Application Optimization (Iphone armv6)

        Most recently, I knocked a year since our first application appeared on the AppleStore. At first it was pretty hard to figure it out. Especially when you consider that before that I was not involved in application development for MacOS. A lot has been written over this year. Unfortunately, I can’t name the applications that we wrote (I don’t remember everyone, and the manual does not approve of such things), but I can safely tell you about several ways to optimize applications for this platform.
        About half a year (or even more) ago I had to write an application whose main task was sound processing. For this, a simple engine was written that did all this. The application was released and gradually this engine began to be often used in other applications of this kind. But recently, the development of the 2nd version of this program has begun. Requirements have increased, and the resources of old iPhones have not changed. Here I had to look for ways to improve the already written code.
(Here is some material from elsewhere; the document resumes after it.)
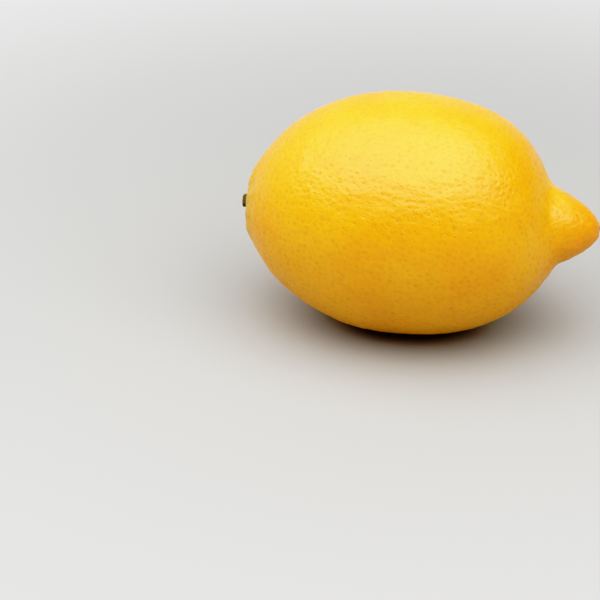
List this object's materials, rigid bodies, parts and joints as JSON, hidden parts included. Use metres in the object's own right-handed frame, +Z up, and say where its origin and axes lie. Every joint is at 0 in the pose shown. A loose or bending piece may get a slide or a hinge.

    Compiler Settings (thumb)



        The first thing that comes to mind is to try to squeeze out everything that the compiler can do. Perhaps the most important parameter that can be changed here is compiling the application for thumb mode. If this mode is enabled, then a reduced set of commands will be used to perform our tasks. This set of instructions will be encoded with a more compact code, but we will not be able to use all the processor resources. In particular, VFP cannot be used directly. In places where we perform operations on floating-point numbers, you can find code like this:

    double prevTime=CFAbsoluteTimeGetCurrent();
    {
      ...
    }
    double nextTime=CFAbsoluteTimeGetCurrent();
    double dt = nextTime-prevTime;
    printf("dt=%f",dt);

    * This source code was highlighted with Source Code Highlighter.


        After compilation, it will look something like this:

    blx  L_CFAbsoluteTimeGetCurrent$stub
    mov  r5, r1
    blx  L_CFAbsoluteTimeGetCurrent$stub
    mov  r3, r5
    mov  r2, r4
    blx  L___subdf3vfp$stub
    ldr  r6, L7
    mov  r2, r1
    mov  r1, r0
    mov  r0, r6
    blx  L_printf$stub

    * This source code was highlighted with Source Code Highlighter.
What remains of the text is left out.